Nutrition information for foie gras is unavailable, but 1 ounce (28 grams) of pâté de foie gras, which is made with a small amount of white wine, provides the following nutrients (1Trusted Source):
- Calories: 130
- Protein: 3 grams
- Fat: 12 grams
- Carbs: 1 gram
- Fiber: 0 grams
- Vitamin B12: 111% of the Daily Value (DV)
- Vitamin A: 32% of the DV
- Pantothenic acid: 7% of the DV
- Riboflavin: 7% of the DV
- Niacin: 5% of the DV
- Copper: 13% of the DV
- Iron: 9% of the DV
- Phosphorus: 5% of the DV
The white wine may alter the nutrient content to some degree, but generally not the fat or vitamin and mineral content.
Because of its high fat content, foie gras is rich in calories. However, it’s also high in a variety of vitamins and minerals.
One ounce (28 grams) of pâté contains over a day’s worth of vitamin B12, a key nutrient that helps your body build healthy red blood cells and maintain your energy levels (2Trusted Source).
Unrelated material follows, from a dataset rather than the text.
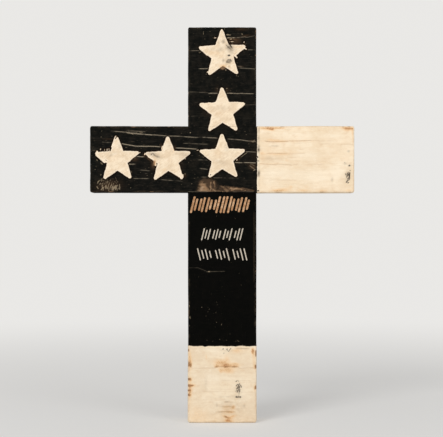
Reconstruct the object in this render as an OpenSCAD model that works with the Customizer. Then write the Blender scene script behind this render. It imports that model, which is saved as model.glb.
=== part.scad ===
// Painted wooden memorial cross: a post and a crossbar, joined flush with a cross-lap.
// It stands on the post's foot. The front faces -Y, and the origin is the centre of the foot's underside.

/* [Boards] */
// Thickness of both boards
board_t = 38; // [32:1:60]
// Width of the post
post_w = 92; // [75:1:140]
// Width of the crossbar
bar_w = 89; // [60:1:140]
// Length of the crossbar
bar_l = 357; // [240:1:600]
// Length of the post above the crossbar
head_h = 134; // [90:1:240]
// Length of the post below the crossbar
leg_h = 311; // [230:1:600]
// Radius of the worn arrises
arris_r = 2; // [0.5:0.1:3]

/* [Lap joint] */
// Thickness of the crossbar that runs on across the front of the post
lap_front = 19; // [10:1:26]
// Glue line at each face of the joint
glue_line = 0.15; // [0.05:0.05:0.5]

/* [Rows of strokes] */
// Depth of every stroke
stroke_depth = 1; // [0.3:0.1:2]
// Lean of the strokes from upright, in degrees
stroke_lean = 14; // [0:1:25]
// Height of the bold row
bold_h = 23.5; // [12:0.5:30]
// Thickness of a bold stroke
bold_stroke = 2.7; // [1:0.1:4]
// Bare width left at each side of the bold row
bold_margin = 6; // [5:0.5:15]
// Shift of the bold row to the right of the post's middle
bold_shift = -2.5; // [-3:0.5:3]
// Distance of the bold row's middle below the crossbar
bold_drop = 16.5; // [16.5:0.5:30]
// Height of the two thin rows
thin_h = 17; // [8:0.5:20]
// Thickness of a thin stroke
thin_stroke = 1.5; // [0.8:0.1:3]
// Width of the first thin row
first_w = 58; // [30:1:64]
// Width of the second thin row
second_w = 71; // [30:1:71]
// Distance of the first thin row's middle below the crossbar
first_drop = 56.5; // [50:0.5:80]
// Distance of the second thin row's middle below the first
second_drop = 27; // [24:0.5:50]

/* [Wear] */
// Width of a saw mark across the head
saw_w = 1.2; // [0.6:0.1:3]
// Depth of the deepest saw mark
saw_depth = 0.6; // [0.2:0.1:1.5]
// Length of the bare hollow along the crossbar's lower arris
wane_l = 82; // [30:1:90]
// Height of the hollow up the crossbar's front
wane_h = 19; // [6:1:24]
// Depth of the hollow at the arris
wane_depth = 1.6; // [0.5:0.1:4]
// Reach of the chips from the leg's arris
chip_reach = 1.2; // [0.5:0.1:3]

/* [Hidden] */
$fn = 48;

post_h = leg_h + bar_w + head_h;
front = -board_t / 2;
bar_z = leg_h + bar_w / 2;
over = 1;

// Rows of strokes: cells in the row, strokes in a cell, the row's width and its lean
bold_row = [8, 2, post_w - 2 * bold_margin, stroke_lean];
first_row = [4, 3, first_w, stroke_lean];
second_row = [3, 4, second_w, -stroke_lean];
// A cell's strokes fill this share of it, so that a wider gap parts the cells
cell_fill = 0.86;
// Heights of the strokes in a cell, in turn, as shares of the row's height
stroke_lengths = [1, 0.72, 0.88, 0.6, 1];

// Saw marks: height as a share of the head, start and end as shares of the post's width, share of the depth
saw_marks = [
    [0.34, -0.50, 0.44, 1.0],
    [0.58, -0.33, 0.26, 0.6],
    [0.77, -0.48, 0.48, 0.7],
    [0.89, -0.12, 0.20, 0.5]
];
// Chips in the leg's arrises: side, height above the foot and length
chips = [
    [-1, 38, 5],
    [-1, 51, 7],
    [-1, 79, 8],
    [-1, 146, 20],
    [1, 48, 6],
    [1, 77, 9],
    [1, 94, 18]
];

// Rectangle about the origin with round corners
module round_rect(w, h, r) {
    square([w, h - 2 * r], center = true);
    square([w - 2 * r, h], center = true);
    for (x = [-1, 1], y = [-1, 1])
        translate([x * (w / 2 - r), y * (h / 2 - r)])
            circle(r);
}

// Sawn board about the origin with every arris worn round
module board(size) {
    intersection() {
        linear_extrude(size.z, center = true)
            round_rect(size.x, size.y, arris_r);
        rotate([90, 0, 0])
            linear_extrude(size.y, center = true)
                round_rect(size.x, size.z, arris_r);
        rotate([90, 0, 90])
            linear_extrude(size.x, center = true)
                round_rect(size.y, size.z, arris_r);
    }
}

// Round-ended groove in the front face, upright and about the origin of x and z
module stroke(length, width) {
    translate([0, front + stroke_depth, 0])
        rotate([90, 0, 0])
            linear_extrude(stroke_depth + over) {
                square([width, length - width], center = true);
                for (end = [-1, 1])
                    translate([0, end * (length - width) / 2])
                        circle(width / 2);
            }
}

// Row of leaning strokes, grouped in cells, with its middle at x and z
module stroke_row(x, z, row, height, width) {
    cells = row[0];
    per_cell = row[1];
    cell_w = row[2] / cells;
    pitch = cell_w * cell_fill / per_cell;
    for (cell = [0 : cells - 1], i = [0 : per_cell - 1]) {
        off = (cell - (cells - 1) / 2) * cell_w + (i - (per_cell - 1) / 2) * pitch;
        length = height * stroke_lengths[(i + cell) % len(stroke_lengths)];
        translate([x + off, 0, z])
            rotate([0, row[3], 0])
                stroke(length, width);
    }
}

// Shallow round-bottomed saw mark across the head
module saw_mark(mark) {
    x0 = mark[1] * post_w;
    x1 = mark[2] * post_w;
    depth = mark[3] * saw_depth;
    radius = (saw_w * saw_w / 4 + depth * depth) / (2 * depth);
    translate([x0, front + depth - radius, post_h - (1 - mark[0]) * head_h])
        rotate([0, 90, 0])
            cylinder(h = x1 - x0, r = radius);
}

// Chip in a front arris of the leg, the bite of a sphere centred outside the arris
module chip(side, z, length) {
    radius = (length * length / 4 + chip_reach * chip_reach) / (2 * chip_reach);
    off = (radius - chip_reach) / sqrt(2);
    translate([side * (post_w / 2 + off), front - off, z])
        sphere(radius);
}

// Shallow hollow along the lower front arris of the crossbar, the bite of a large sphere
module wane() {
    half = wane_l / 2;
    below = (half * half - wane_h * wane_h) / (2 * wane_h);
    ahead = (half * half - wane_depth * wane_depth) / (2 * wane_depth);
    reach = below + wane_h;
    translate([0, front - ahead, leg_h - below])
        sphere(sqrt(ahead * ahead + reach * reach), $fn = 256);
}

module post() {
    color("#1b1a18")
        difference() {
            translate([0, 0, post_h / 2])
                board([post_w, board_t, post_h]);
            translate([-post_w / 2 - over, front - over, leg_h - glue_line])
                cube([post_w + 2 * over, over + lap_front + glue_line, bar_w + 2 * glue_line]);
            stroke_row(bold_shift, leg_h - bold_drop, bold_row, bold_h, bold_stroke);
            stroke_row(0, leg_h - first_drop, first_row, thin_h, thin_stroke);
            stroke_row(0, leg_h - first_drop - second_drop, second_row, thin_h, thin_stroke);
            for (mark = saw_marks)
                saw_mark(mark);
            for (c = chips)
                chip(c[0], c[1], c[2]);
        }
}

module crossbar() {
    color("#f1e2c8")
        difference() {
            union() {
                translate([0, 0, bar_z])
                    board([bar_l, board_t, bar_w]);
                // The upper arris stays sharp where the head stands against it
                translate([-post_w / 2, front, bar_z])
                    cube([post_w, board_t, bar_w / 2]);
            }
            translate([-post_w / 2 - glue_line, front + lap_front, leg_h - over])
                cube([post_w + 2 * glue_line, board_t, bar_w + 2 * over]);
            wane();
        }
}

post();
crossbar();
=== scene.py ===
import math

import bmesh
import bpy
import numpy as np
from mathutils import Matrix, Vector


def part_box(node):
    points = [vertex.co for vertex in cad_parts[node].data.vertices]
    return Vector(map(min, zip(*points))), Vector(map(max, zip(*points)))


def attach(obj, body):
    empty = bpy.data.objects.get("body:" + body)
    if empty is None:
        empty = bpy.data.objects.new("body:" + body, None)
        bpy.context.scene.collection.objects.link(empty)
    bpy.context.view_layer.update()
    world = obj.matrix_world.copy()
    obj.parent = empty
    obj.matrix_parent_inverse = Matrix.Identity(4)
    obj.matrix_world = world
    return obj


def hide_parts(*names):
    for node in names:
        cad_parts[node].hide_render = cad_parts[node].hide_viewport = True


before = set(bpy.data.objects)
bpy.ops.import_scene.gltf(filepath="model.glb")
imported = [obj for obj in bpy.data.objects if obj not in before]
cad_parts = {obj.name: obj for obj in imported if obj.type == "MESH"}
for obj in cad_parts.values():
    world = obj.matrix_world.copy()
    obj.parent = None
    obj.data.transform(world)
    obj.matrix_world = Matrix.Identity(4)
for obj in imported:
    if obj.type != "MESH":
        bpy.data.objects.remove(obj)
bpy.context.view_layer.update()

# Looks of a painted wooden memorial cross: two weathered boards under black and cream paint, with
# stencilled stars. Lengths are in millimetres in the row's frame (+X right, +Z up, front towards -Y)
# until a mesh or a lamp is made.

MM = 0.001


class Box:
    """A CAD node's box in millimetres."""

    def __init__(self, node):
        low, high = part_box(node)
        self.low, self.high = np.array(low) / MM, np.array(high) / MM
        self.size = self.high - self.low
        self.middle = (self.low + self.high) / 2


POST, BAR = Box("post"), Box("crossbar")
HALF_W, HALF_T = POST.size[0] / 2, POST.size[1] / 2
BAR_FOOT, BAR_TOP, BAR_MID = BAR.low[2], BAR.high[2], BAR.middle[2]
HEAD_TOP = POST.high[2]

# Lap joint and arrises, as in part.scad. The crossbar's upper arrises are sharp beside the head
LAP_FRONT = 19.0
GLUE_LINE = 0.15
ARRIS = 2.0
SHARP_ARRIS = 0.3
# Length that each wall of the lap joint takes up in a board's grid
WALL = 0.02
# Grid steps across a board's front, right, back and left sides
POST_STEPS = (0.85, 3.2, 2.4, 3.2)
BAR_STEPS = (0.8, 3.2, 2.4, 3.2)
# Edges bent by more than this many degrees are shaded sharp
SHARP_ANGLE = 50

# Paint: the cream arm's start, the cream foot's top, and the thickness of pale paint
CREAM_ARM_FROM = HALF_W + 1.1
CREAM_FOOT_TO = 103.8
PAINT_THICK = 0.3
# Where black paint runs down over the foot's edge: x, half width and length
BLACK_RUN = (-23, 2.2, 1.6)
# Where the cream arm's edge is nicked: height above the crossbar's foot, reach and depth
NICKED = (47, 5, 0.9)
# Half the width of a thin line
LINE_HALF = 0.8
# A distance that is outside everything
FAR = 99.0

# Stars: middle x and z, radius to the tips, turn in degrees. The inner corners' share of that
# radius, and the round that blunts the tips
STAR_INNER = 0.46
STAR_ROUND = 2.2
HEAD_STARS = [
    (0.4, HEAD_TOP - 37.0, 32.8, 1.8),
    (0.3, HEAD_TOP - 113.6, 32.0, 1.2),
]
BAR_STARS = [
    (0.4, BAR_MID + 2.2, 31.8, 1.0),
    (-72.9, BAR_MID - 0.8, 31.6, 1.1),
    (-141.5, BAR_MID - 0.6, 30.6, 1.1),
]

# Rows of strokes, as in part.scad: middle x, drop below the crossbar, cells, strokes in a cell,
# row width, row height, stroke width, lean
STROKE_DEPTH = 1.0
CELL_FILL = 0.86
STROKE_LENGTHS = [1, 0.72, 0.88, 0.6, 1]
BOLD_ROW = (-2.5, 16.5, 8, 2, 80, 23.5, 2.7, 14)
THIN_ROWS = [
    (0, 56.5, 4, 3, 58, 17, 1.5, 14),
    (0, 83.5, 3, 4, 71, 17, 1.5, -14),
]


# ------ noise and shapes on a board's face

def soft_step(low, high, value):
    """Eases from 0 at low to 1 at high, whichever of the two is larger."""
    t = np.clip((value - low) / (high - low), 0, 1)
    return t * t * (3 - 2 * t)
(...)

Foie gras is also a good source of vitamin A, which helps prevent vision problems and promotes healthy cell growth throughout your entire body (3Trusted Source).
Foie gras is mostly fat. It’s rich in several nutrients, including vitamin B12, vitamin A, copper, and iron.
A key part of foie gras production is force-feeding a special diet to ducks and geese.
The diet is based on corn and is highly fattening, which causes the birds to rapidly gain weight and accumulate fat on and around their livers.
The fattening process is what makes foie gras a delicacy, as the livers of ducks and geese that haven’t gone through this process aren’t as fatty or smooth. In fact, the force-feeding process enlarges the liver of the birds by up to 10 times (6Trusted Source).
Foie gras can be sold raw, semi-cooked, fully cooked, whole, or in sections.
It’s a key part of French cuisine. Roasted, pan-fried, or grilled foie gras are popular dishes, but most people are more familiar with a spreadable form, such as pâté de foie gras, which is typically served with a baguette or crackers.
Foie gras is made by force-feeding ducks or geese until they’ve accumulated significant amounts of fat on their livers. Foie gras is typically served as a spread with a baguette or crackers.
Foie gras is rich in nutrients like vitamin B12, vitamin A, copper, and iron.
It’s also high in calories and fat. That said, the fat is a healthy combination of unsaturated and saturated fat.
Most of the fat in foie gras is monounsaturated fat, which is highly anti-inflammatory and may help reduce your heart disease risk. Another rich source of monounsaturated fat is olive oil (7Trusted Source, 8Trusted Source).
Plus, the saturated fat in this food isn’t as harmful as it once was thought to be. Current research suggests that foods higher in saturated fat can be included as part of a balanced diet (9Trusted Source).
Because of its high fat content, it’s also filling. This may help you regulate your intake, which is important to consider because of its high calorie content (10Trusted Source).
Foie gras is rich in certain nutrients and boasts a favorable fat profile, containing mostly anti-inflammatory monounsaturated fat.
Given its unique production methods and status as a delicacy, foie gras is expensive.
Additionally, many places have banned it since force-feeding birds to enlarge their livers is considered inhumane.
That said, the traditional force-feeding practice is protected in France, as it’s a key part of French culinary culture (13).
Fortunately, some foie gras producers have implemented non-force-feeding methods.
If you do eat foie gras, you shouldn’t each too much in one sitting. It’s rich and high in fat, so eating an excessive amount could cause digestive upset.
In addition, pregnant women and people with compromised immune systems should only eat heat-sterilized, canned foie gras. Homemade or fresh foie gras carries a higher risk of bacterial contamination because it’s prepared at low temperatures.
Foie gras is controversial because the production methods are widely considered inhumane. Pregnant women shouldn’t consume homemade or fresh foie gras due to the risk of bacterial contamination.